The bill will be discussed in the special session, and as soon as a measure is finalized and put to a vote, the lawmakers can wrap up the special session and get right into the regular session. Yes, where, according to the most powerful member of the State Senate in an interview with the AP, nothing ever gets done for the first six weeks anyway. Frustrated yet? Okay, here’s more: the special session will cost $19,800 a day, and the same most powerful member anticipates that it will last for weeks. (Wait. Doesn’t that mean that every year we pay for six weeks of nothing at almost 20K a day?) The public – meaning, y’all – is unlikely to be as engaged with this special session as with the last one. (You remember. The income tax.) This one doesn’t have the star power, and why should it? (Do we want “more better” ethics? Aye. Next?)

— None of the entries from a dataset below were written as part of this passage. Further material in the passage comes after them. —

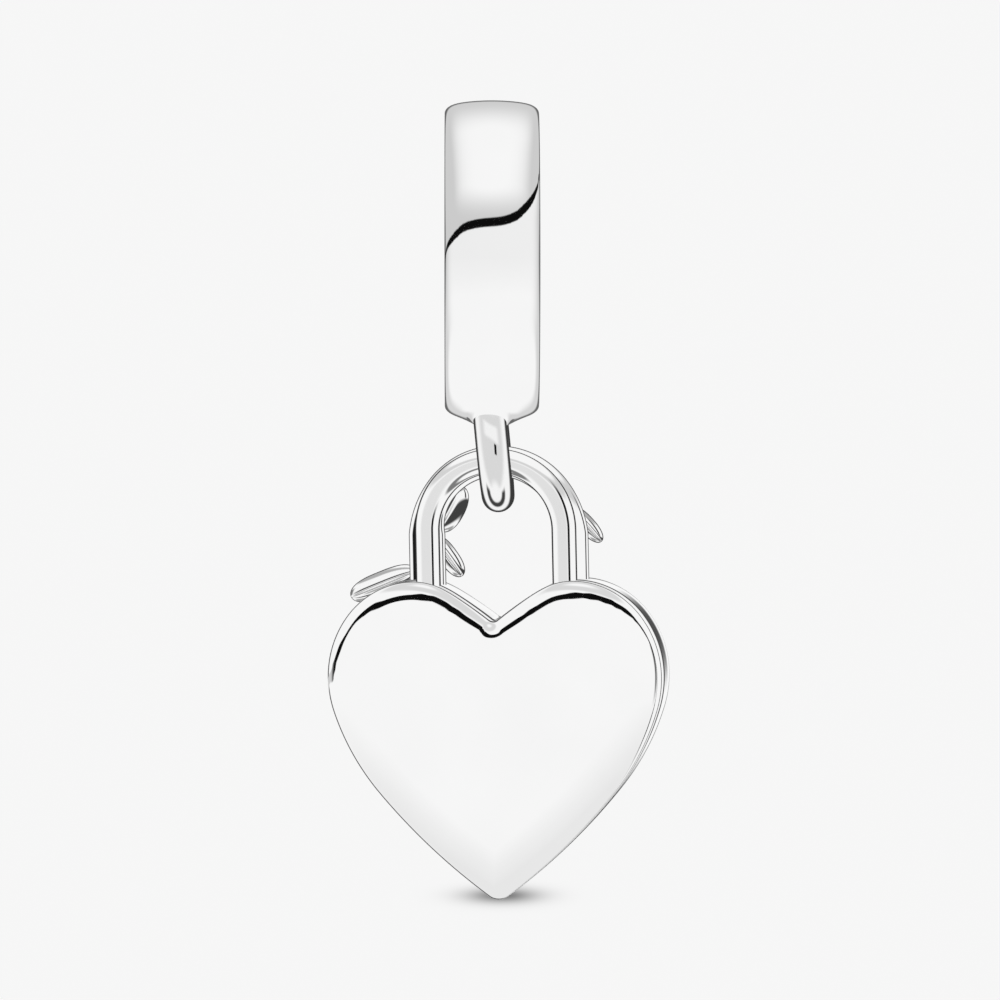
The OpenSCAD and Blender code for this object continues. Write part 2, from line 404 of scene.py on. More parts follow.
def half_outline(inset):
    """Right half of the heart's outline moved inwards, from the notch to the tip."""
    out = []
    side_r = ARCS[SIDE_ARC][0] - inset
    cx, cz = CENTRES[SIDE_ARC]
    tip_r = max(TIP_R - inset, LEAST_TIP_R)
    if TIP_R - inset >= LEAST_TIP_R:
        tip_z = TIP_CENTRE_Z
        side_end = ARCS[SIDE_ARC][1]
    else:
        tip_z = cz - math.sqrt((side_r - tip_r) ** 2 - cx**2)
        side_end = math.degrees(math.atan2(tip_z - cz, -cx))
    for k in range(NOTCH_STEPS):
        a = math.radians(-90.0 + (NOTCH_TURN + 90.0) * k / NOTCH_STEPS)
        r = NOTCH_R + inset
        out.append((r * math.cos(a), NOTCH_Z + r * math.sin(a)))
    for i, (radius, end) in enumerate(ARCS):
        r = radius - inset
        c = CENTRES[i]
        start = NOTCH_TURN + 180.0 if i == 0 else ARCS[i - 1][1]
        stop = side_end if i == SIDE_ARC else end
        for k in range(ARC_STEPS[i]):
            a = math.radians(start + (stop - start) * k / ARC_STEPS[i])
            out.append((c[0] + r * math.cos(a), c[1] + r * math.sin(a)))
    for k in range(TIP_STEPS + 1):
        a = math.radians(side_end + (-90.0 - side_end) * k / TIP_STEPS)
        out.append((tip_r * math.cos(a), tip_z + tip_r * math.sin(a)))
    return np.array(out)


def outline(inset):
    right = half_outline(inset)
    right[0, 0] = 0.0
    right[-1, 0] = 0.0
    left = right[-2:0:-1] * np.array([-1.0, 1.0])
    return np.concatenate([right, left])


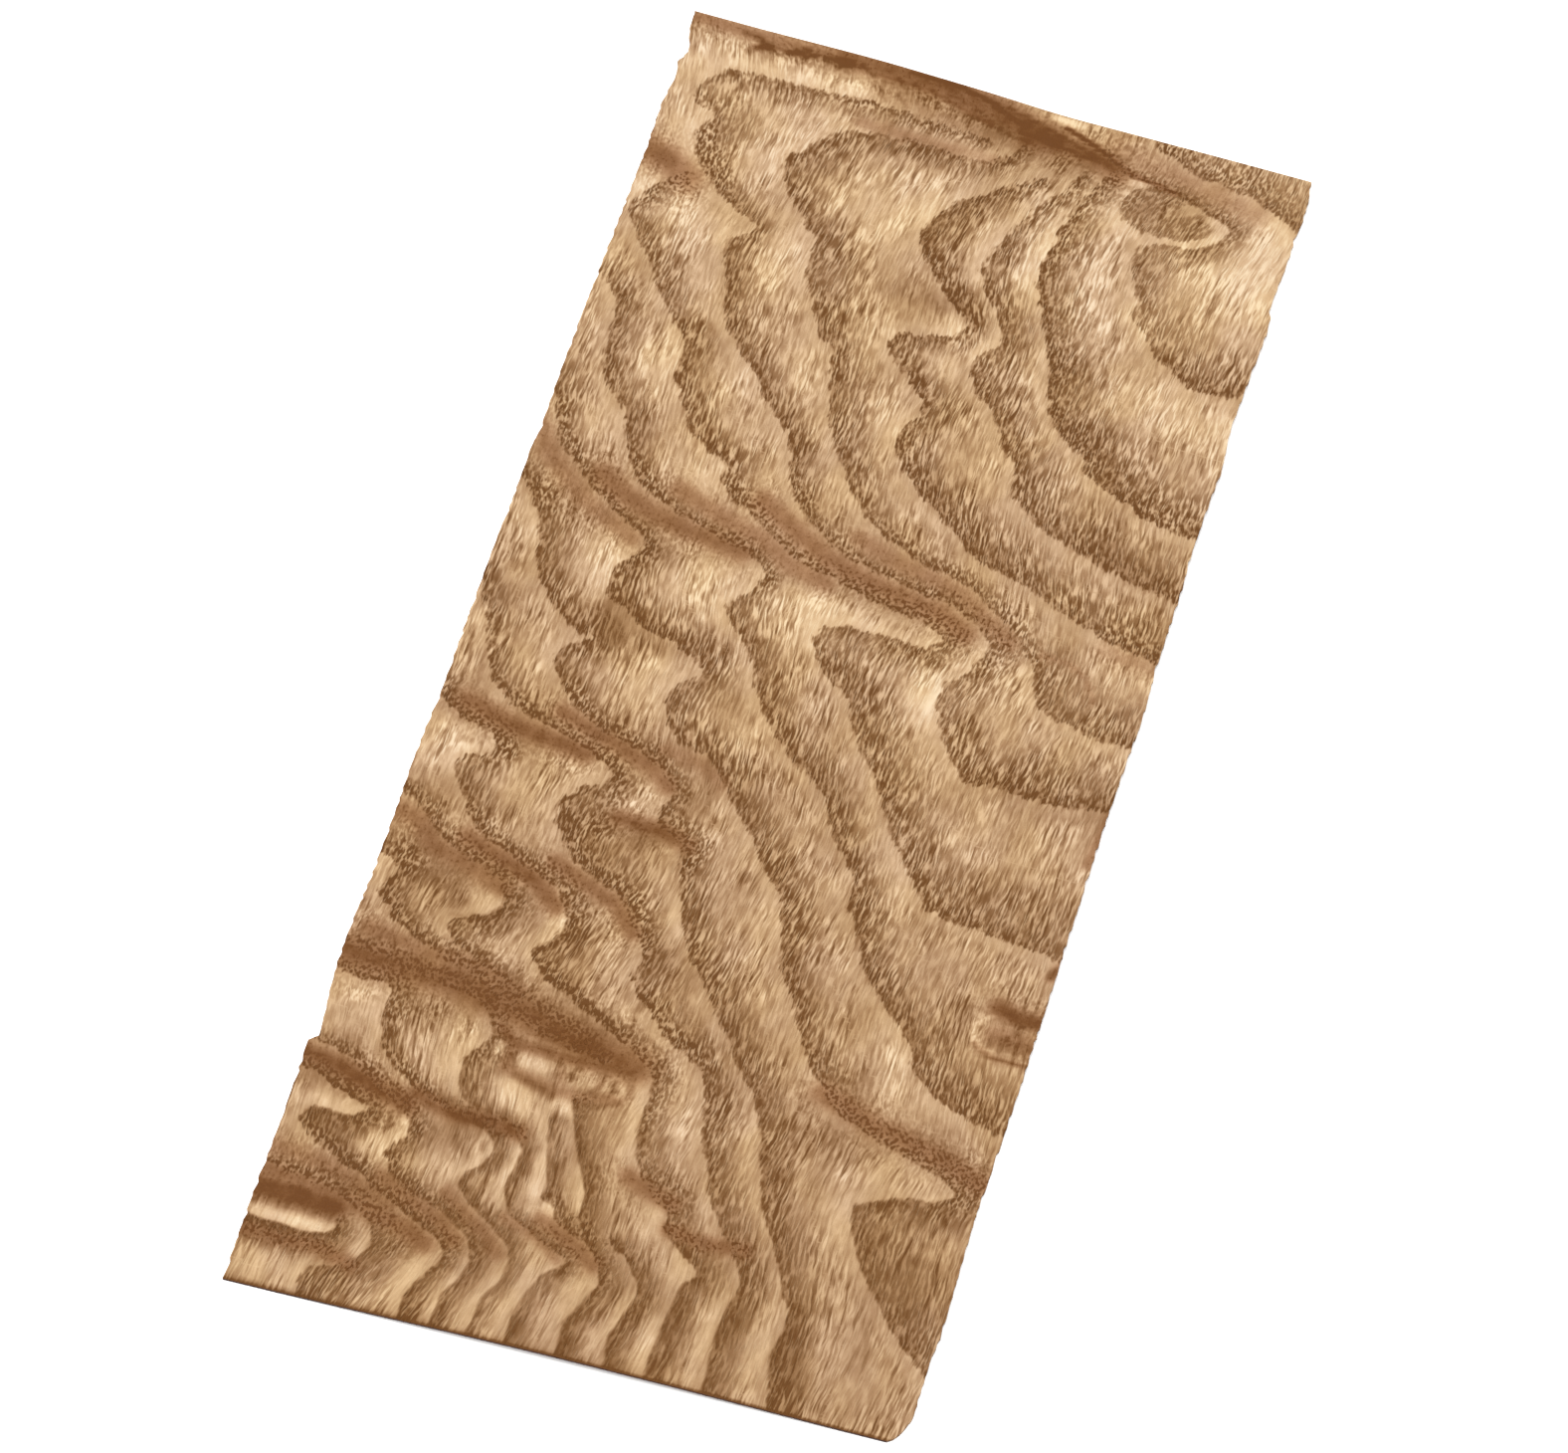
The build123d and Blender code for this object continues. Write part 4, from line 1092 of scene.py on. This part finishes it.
class Paint:
    """A material, and the way to add nodes to it."""

    def __init__(self, name):
        self.material = bpy.data.materials.new(name)
        self.material.use_nodes = True
        self.tree = self.material.node_tree
        self.tree.nodes.clear()

    def node(self, kind, settings, sockets):
        """A node with its settings, or a ramp's stops, made first and then its sockets joined."""
        made = self.tree.nodes.new("ShaderNode" + kind)
        for name, value in settings.items():
            if name == "stops":
                stops = made.color_ramp.elements
                while len(stops) < len(value):
                    stops.new(1.0)
                for stop, (position, colour) in zip(stops, value):
                    stop.position = position
                    stop.color = colour
            else:
                setattr(made, name, value)
        for name, value in sockets.items():
            if isinstance(value, Amount):
                value = value.socket
            if isinstance(value, bpy.types.NodeSocket):
                self.tree.links.new(value, made.inputs[name])
            else:
                made.inputs[name].default_value = value
        return made

    def finish(self, sockets):
        """The material's shader, with these sockets, as the surface that is seen."""
        shader = self.node("BsdfPrincipled", {}, sockets)
        self.node("OutputMaterial", {}, {"Surface": shader.outputs["BSDF"]})
        print(self.material.name, "has", len(self.tree.nodes), "nodes")


veneer = Paint("veneer")
print("nodes go into", veneer.material.name)

# %% Arithmetic on a number of the wood
class Amount:
    """One number of the wood, with arithmetic that adds Math nodes."""

    def __init__(self, socket):
        self.socket = socket

    def math(self, operation, first, second):
        made = veneer.node("Math", {"operation": operation}, {0: first, 1: second})
        return Amount(made.outputs["Value"])

    def __add__(self, other):
        return self.math("ADD", self, other)

    def __radd__(self, other):
        return self.math("ADD", other, self)

    def __sub__(self, other):
        return self.math("SUBTRACT", self, other)

    def __rsub__(self, other):
        return self.math("SUBTRACT", other, self)

    def __mul__(self, other):
        return self.math("MULTIPLY", self, other)

    def __rmul__(self, other):
        return self.math("MULTIPLY", other, self)

    def __truediv__(self, other):
        return self.math("DIVIDE", self, other)

    def __rtruediv__(self, other):
        return self.math("DIVIDE", other, self)

    def __neg__(self):
        return self * -1.0

    def at_least(self, other):
        return self.math("MAXIMUM", self, other)

    def at_most(self, other):
        return self.math("MINIMUM", self, other)

    def clipped(self):
        """Kept between 0 and 1."""
        return self.at_least(0.0).at_most(1.0)

    def ramp(self, low, high):
        """0 below low, 1 above high and smooth in between."""
        part = ((self - low) / (high - low)).clipped()
        return part * part * (3.0 - 2.0 * part)

    def swing(self, size, middle=0.5):
        """A share from 0 to 1, turned into a change of this size about its middle."""
        return (self - middle) * size

    def towards(self, other, share):
        """This number, turning into the other as the share goes from 0 to 1."""
        return self + (other - self) * share


print("an Amount understands", len(vars(Amount)), "things")

# %% Read the leaf's values
def value_of(name):
    """The value that the mesh keeps under this name."""
    return Amount(veneer.node("Attribute", {"attribute_name": name}, {}).outputs["Fac"])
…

Fortunately, there are some highlights on the side stages, like they have in those big hippie music festivals. We have the memory of losing a co-chair from the Joint Ethics Committee after she admitted to taking gambling money from undercover FBI agents. We have the ongoing saga of a Senate Caucus Leader and a pesky little bunch of reporters who just keep pointing out certain inconsistencies in his public behavior. By the way, he took a thousand dollars from Charles Love, and yes, that money was from the FBI too, but it was a campaign contribution. He’s on the Joint Ethics Committee, but he has missed key votes. He’ll be a fun one to watch during the special session.
Another sideshow will actually be over in the executive branch, where the Governor will do his best to publicly shepherd this good ethics legislation through while doing his best to hide his own staff and administration from public view. It’s an act you can’t miss. 2005 was a boon year for “-gate” pundits, just in our own state. Sexual Harassment. Paper-shredding. Tennessee Waltz. Tennessee Highway Patrol. 2006 harbors a blustery production by the whole government of a “We’ve Got Ethics” act, and the only way to start to remedy things for real will be to give most of this cast their final curtain call in the August and November elections.